It's a bit difficult for Roger to write about his performance at Hartlepool so I thought I would chip in.
I spectated in the final round and was delighted to see Roger doing so well, especially after all the effort he's put in to his chess site. He was playing Jimmy Simpson on top board and needed a win (draw, ed.) to seal the tournament. The Hotel is a nice place to play chess, but it can be rather hot and stuffy. The referee had Roger's half of the room in serious shade as the sun had been bright in the morning. I tried to get him to open a few curtains top help my photography without flash, but he didn't want anyone disturbed. One problem with chess venues is they tend to have soft light as they are rooms for people to socialise in. So Roger and Jimmy faced each other at dusk. Like gunslingers.
Queen's Gambit Declined Exchange Variation, with Roger firing first. A hit Jimmy's c6 pawn was left weak. He countered on the kingside and Roger's position had a lot of holes on the white squares. Jimmy manoeuvred a bishop into f3 and he was setting up to sac a rook on g3 and mate with Queen on h1.
Alan Harvey thought he was in big trouble, but the white knight got across in time via e2 and turned the game round. I think the knight then went to f4 and suddenly black was struggling.

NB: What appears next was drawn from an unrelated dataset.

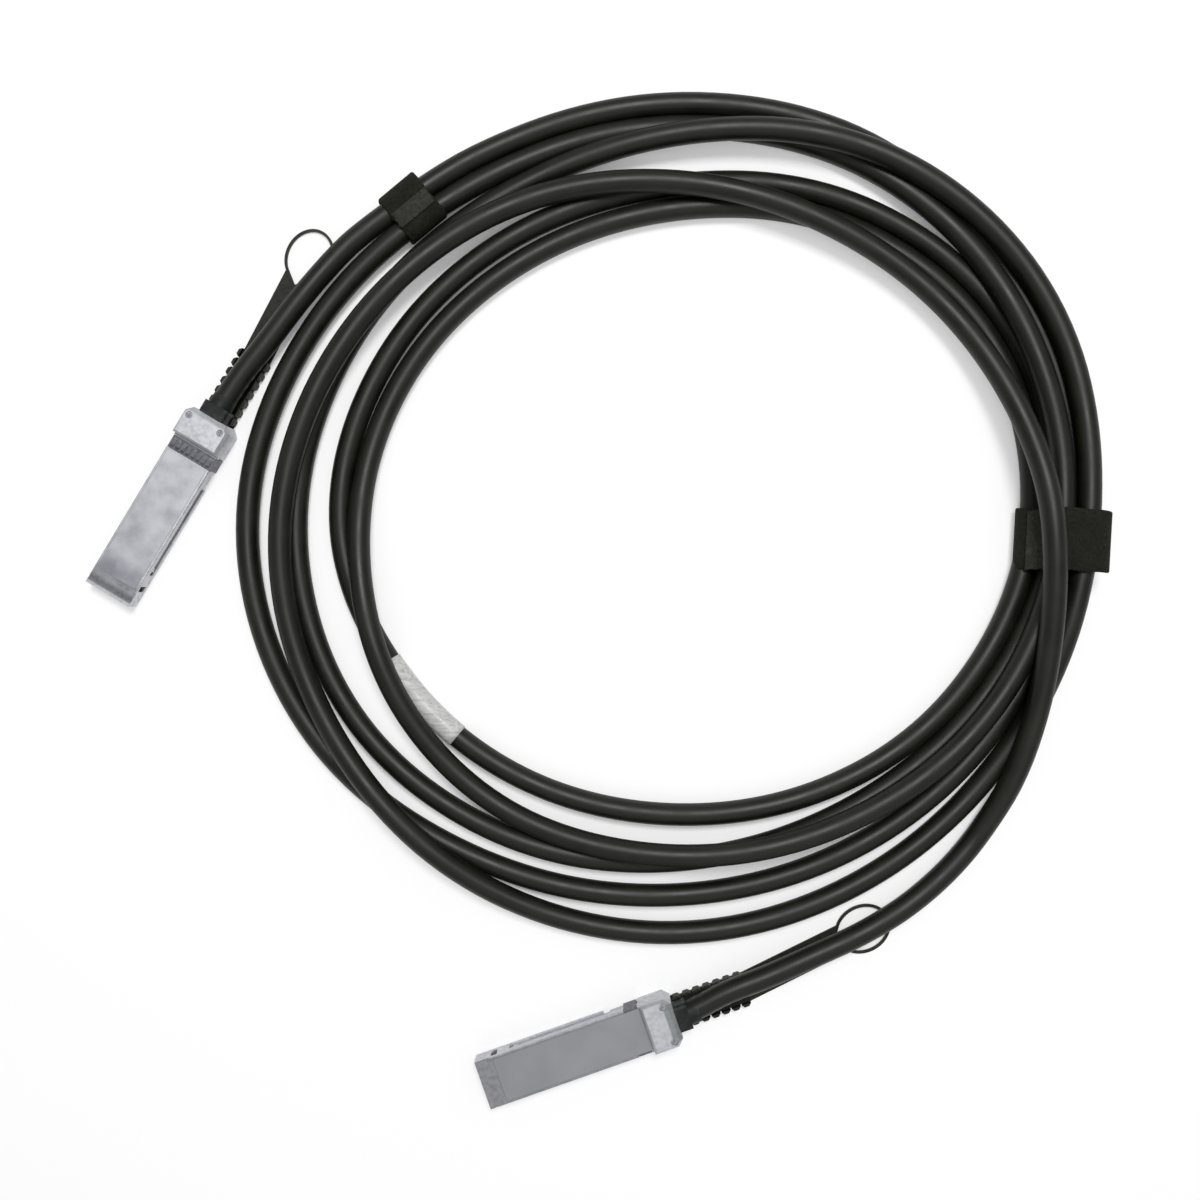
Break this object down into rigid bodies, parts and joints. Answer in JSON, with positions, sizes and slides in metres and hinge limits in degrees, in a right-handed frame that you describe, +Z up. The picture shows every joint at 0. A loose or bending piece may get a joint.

Hey, I like the gunslinger analogy! To give some background: Jimmy's always a tough opponent, there are no quick or easy games against him. Actually, a normal game against Jimmy is like a heavyweight fight in the 'good old days' of 15 rounds slugging punch for punch, with the verdict usually a split decision. We've met quite a few times, and whilst the results have been better for me, Jimmy's certainly had the better positions in our last few encounters. Sunday was tense as Martin describes, post match we found a line that appeared to crown Jimmy's attack, although Fritz reckons I might have been able to scrape a draw exchange for pawn down. Jimmy missed the move and my pieces developed new life.
Martin is moving into chess photography, we'll get some of his photos to display on Chess Tales.